Let’s take a look at the people-related risks first. I had top management support – check. Team commitment – check. Subject matter experts overscheduled? Nope. Project management – hmmm – the organization has no project manager. So, my “customer” played the role of PM. There is inherent conflict awaiting right there. A PM’s job is to remove obstacles to ensure project and team success. My biggest obstacle was my lack of knowledge of both the ERP system and the various permutations of customer orders. My “customer” seemed to find my constant inquiries irritating. Perhaps a formal project manager would have taken a different approach than I did for extracting information.

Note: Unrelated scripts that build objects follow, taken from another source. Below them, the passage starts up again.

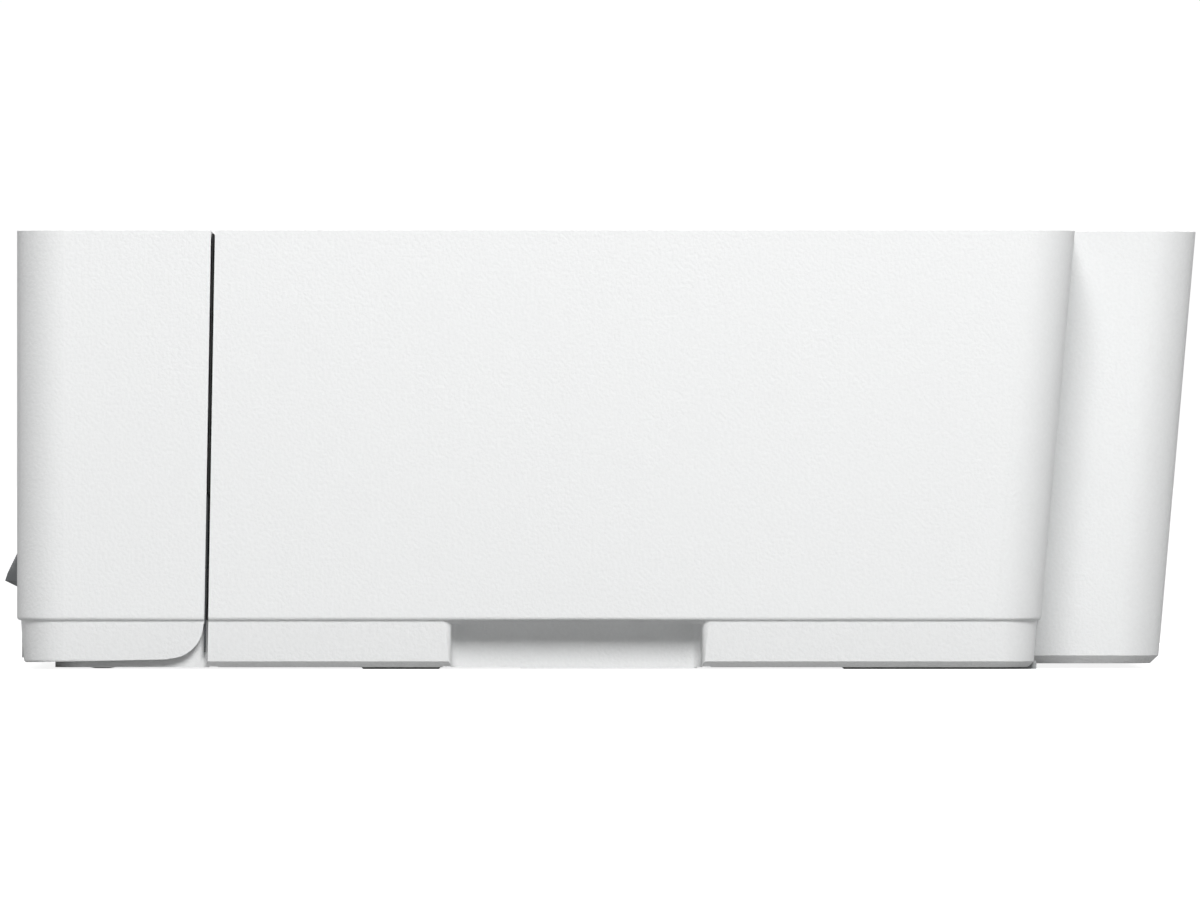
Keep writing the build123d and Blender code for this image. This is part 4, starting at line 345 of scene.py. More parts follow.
class StageSettings(bpy.types.PropertyGroup):
    """Floor, light and camera."""

    lens: bpy.props.FloatProperty(
        name="Lens", description="Focal length of the camera", default=1250.0,
        min=200.0, max=5000.0, unit="CAMERA")
    view_width: bpy.props.FloatProperty(
        name="View width", description="Width that the camera takes in at the near side",
        default=0.36, min=0.1, max=2.0, unit="LENGTH")
    lead: bpy.props.FloatProperty(
        name="Camera lead", description="How far the camera stands towards the printer's front",
        default=0.055, min=0.0, max=1.0, unit="LENGTH")
    surround: bpy.props.FloatProperty(
        name="Surrounding light", description="Strength of the even light of the studio",
        default=0.23, min=0.0, max=5.0)
    key: bpy.props.FloatProperty(
        name="Key light", description="Power of the main softbox at the printer's right",
        default=21.8, min=0.0, max=1000.0, unit="POWER")
    front_back: bpy.props.FloatProperty(
        name="Front and back lights",
        description="Power of each softbox before and behind the printer",
        default=4.8, min=0.0, max=1000.0, unit="POWER")
    overhead: bpy.props.FloatProperty(
        name="Overhead light", description="Strength of the light straight from above",
        default=0.3, min=0.0, max=10.0)


# ---------------------------------------------------------------- housings

class INKJET_OT_white_housings(bpy.types.Operator):
    """Give the white housings their moulded ABS finish"""

    bl_idname = "inkjet.white_housings"
    bl_label = "White housings"

    def execute(self, context):
        settings = context.scene.inkjet_housing
        # ABS from a spark-eroded mould: an even, slightly pebbled matt white. The real grain is
        # about 0.3 mm and is drawn coarser so that it shows
        white = Finish("white ABS, grained mould", settings.white, roughness=0.5, mottle=0.02,
                       grain=settings.grain / MM, relief=settings.relief / MM)
        names = ("front_cover", "main_shell", "base_tray", "rear_cover", "lid_cover", "paper_tray")
        paint(white.close(Specular_IOR_Level=0.4), *names)
        soften_edges(settings.rounding / MM, *names)
        return {"FINISHED"}


class INKJET_OT_dark_trim(bpy.types.Operator):
    """Give the dark frame, trays, control panel and seam their finishes"""

    bl_idname = "inkjet.dark_trim"
    bl_label = "Dark trim"

    def execute(self, context):
        settings = context.scene.inkjet_housing
        # Grained ABS coloured through: a cool slate that catches a soft light on its edges
        slate = Finish("slate ABS, grained mould", settings.slate, roughness=0.45, relief=0.012)
        paint(slate.close(), "output_housing", "output_tray", "tray_extender", "control_panel")
        # Impact polystyrene of the inner frame: near black, dull, hardly grained
        black = Finish("black polystyrene, moulded", "#0C0C0D", roughness=0.6, grain=0.5,
                       relief=0.008)
        paint(black.close(), "inner_frame", "scanner_base", "scanner_bezel")
        # The thin trim in the seam: a dark grey a little lighter than the frame behind it
        trim = Finish("dark grey ABS, moulded", "#37393C", roughness=0.55, grain=0.5, relief=0.006)
        paint(trim.close(), "seam_trim")
        # Clear acrylic with a frosted face: a milky, cool white strip
        light_guide = Finish("frosted acrylic, moulded", "#DCE9EE", roughness=0.35, grain=0.3,
                             relief=0.004, mottle=0.02)
        paint(light_guide.close(Transmission_Weight=0.35), "light_strip")
        soften_edges(0.3, "tray_extender", "output_tray", "control_panel")
        soften_edges(0.15, "inner_frame", "scanner_bezel")
        return {"FINISHED"}


class INKJET_OT_feet(bpy.types.Operator):
    """Give the feet their moulded rubber"""

    bl_idname = "inkjet.feet"
    bl_label = "Feet"

    def execute(self, context):
        # Thermoplastic rubber: a dull, slightly dusty pale grey with a soft grain
        rubber = Finish("grey rubber, moulded", "#C6C8C9", roughness=0.8, grain=0.8, relief=0.02,
                        mottle=0.08)
        paint(rubber.close(), "front_feet", "rear_feet")
        return {"FINISHED"}


# ---------------------------------------------------------------- scanner

class INKJET_OT_scanner(bpy.types.Operator):
    """Finish the scanner's glass, bar and rods, and lay the foam pad under the lid"""

    bl_idname = "inkjet.scanner"
    bl_label = "Scanner"

    def execute(self, context):
        # Float glass: clear, faintly green, with the long low waves of its bath
        glass = Finish("float glass, polished", "#F2FAF7", roughness=0.03, grain=30.0,
                       relief=0.002, mottle=0.01)
        paint(glass.close(Transmission_Weight=1.0, IOR=1.52), "scanner_glass")
        # Glass-filled plastic trough: dull black, with a pale glossy lens strip let into its top
        low, high = box_mm("scan_bar")
        middle = (low.x + high.x) / 2
        half_strip, strip_depth = 4, 2.5
        bar = Finish("black glass-filled nylon, moulded", "#151517", roughness=0.55, grain=0.7,
                     relief=0.012)
        strip = bar.inside(X=(middle - half_strip, middle + half_strip),
                           Z=(high.z - strip_depth, None))
        paint(bar.zone(strip, "#C9D2D4", roughness=0.2).close(), "scan_bar")
        # Centreless-ground steel: bright, with fine rings round the rod
        rod = Finish("steel rod, centreless ground", "#D4D7D9", roughness=0.26, grain=0.25,
                     relief=0.001, metallic=1.0, stretch=(1, 0.05, 0.05))
        paint(rod.close(), "scan_rod", "guide_rod")
        # White vinyl film bonded on polyurethane foam: smooth, with a faint orange-peel skin
        skin = Finish("white vinyl film on foam", "#F0F0EE", roughness=0.6, grain=2.5, relief=0.03,
                      mottle=0.02).close()
        low, high = box_mm("lid_pad")
        crown = context.scene.inkjet_pieces.pad_crown / MM
        corner_radius = 3.0
        # The foam rounds over at its edge and swells towards the middle of its underside
        edge = ((1.2, high.z), (0.3, high.z - 0.25), (0.0, high.z - 0.8), (0.15, high.z - 1.3))
        underside = ((0.8, low.z + crown + 0.2), (2.0, low.z + crown), (12.0, low.z + crown / 2),
                     (30.0, low.z + crown / 5), (60.0, low.z))
        shape = bmesh.new()
        add_plate(shape, (low.x, low.y), (high.x, high.y), corner_radius, edge + underside)
        pad = add_piece("foam_pad", shape, skin, "lid")
        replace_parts(smooth(pad, 50), "lid_pad")
        return {"FINISHED"}


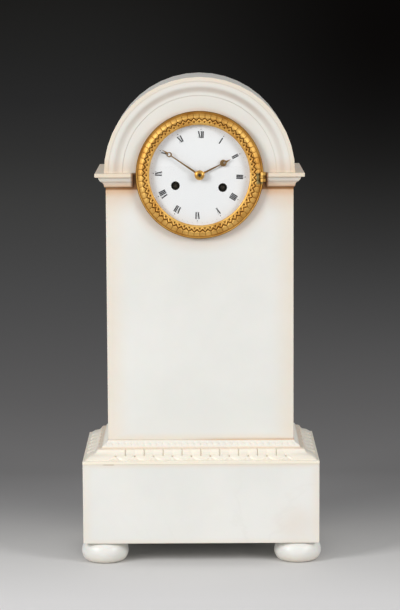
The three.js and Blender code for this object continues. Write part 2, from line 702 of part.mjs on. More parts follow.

But, this leads me to stakeholder involvement.

I like to work in an agile methodology, an environment which is both collaborative and adaptive. My stakeholders seemed to be content, if not insistent on what we call the waterfall approach. That is, the requirements are provided (in varying forms of detail and/or quality) and the implementation proceeds until its end with little or no feedback or participation from the customer. This modus operandi is almost always fraught with failure, either through cost and time overruns, or incorrect and incomplete features.

I’ve been a professional software engineer since 1996, and an amateur one since 1979. Skills were not the issue on this project. Lack of requisite knowledge? Ah ha! Now we’re getting somewhere. An obscure ERP system, poorly documented, with stakeholders who have years of hands-on experience versus a software engineer with domain expertise, but zero knowledge of the critical system in question. With less than 90 days on the job, and no training, required knowledge was clearly lacking. Requests for formal training went ignored, for reasons that are still unclear to me. I’m just going to tell myself it was a budget constraint. The real reason doesn’t much matter now.

So what about process-related risks? Well, lack of documented requirements certainly stand out. More often than not, projects like this one, where one is replacing one system with another to perform a similar function, have few requirements. Most often, the requirements will be a sentence like, “make it work just like the old one, except we need the flux capacitor to interface with the forced quantum singularity.” This is comically anemic when it comes to specifics – success criteria.

What did I do wrong?

Ultimately, I got past my technical hurdles when it came to the ERP system, and relaunched a defect-free system. No harm done. However, this could have all been much more drama-free. I should have been far more vocal when it came to my ignorance of the ERP system’s internals. This may have been the static with which my requests for training were met, or equally likely, engineer’s pride. I was too proud to ask for more help. This was unfortunately reinforced by my stakeholders’ frustration with my repeated questions. More importantly, I feel the success criteria of the project should have been far more elaborate from the project’s inception. What does “does it work?” look like? Also, since the organization lacks QA resources, the absence of thorough test cases was deadly. With my CEO’s support, the project’s stakeholders from marketing and customer service provided numerous and varied test cases with which to confidently unit test my application.

What did I do right?

I ask myself that every day. I still don’t have an answer. But I still love what I do.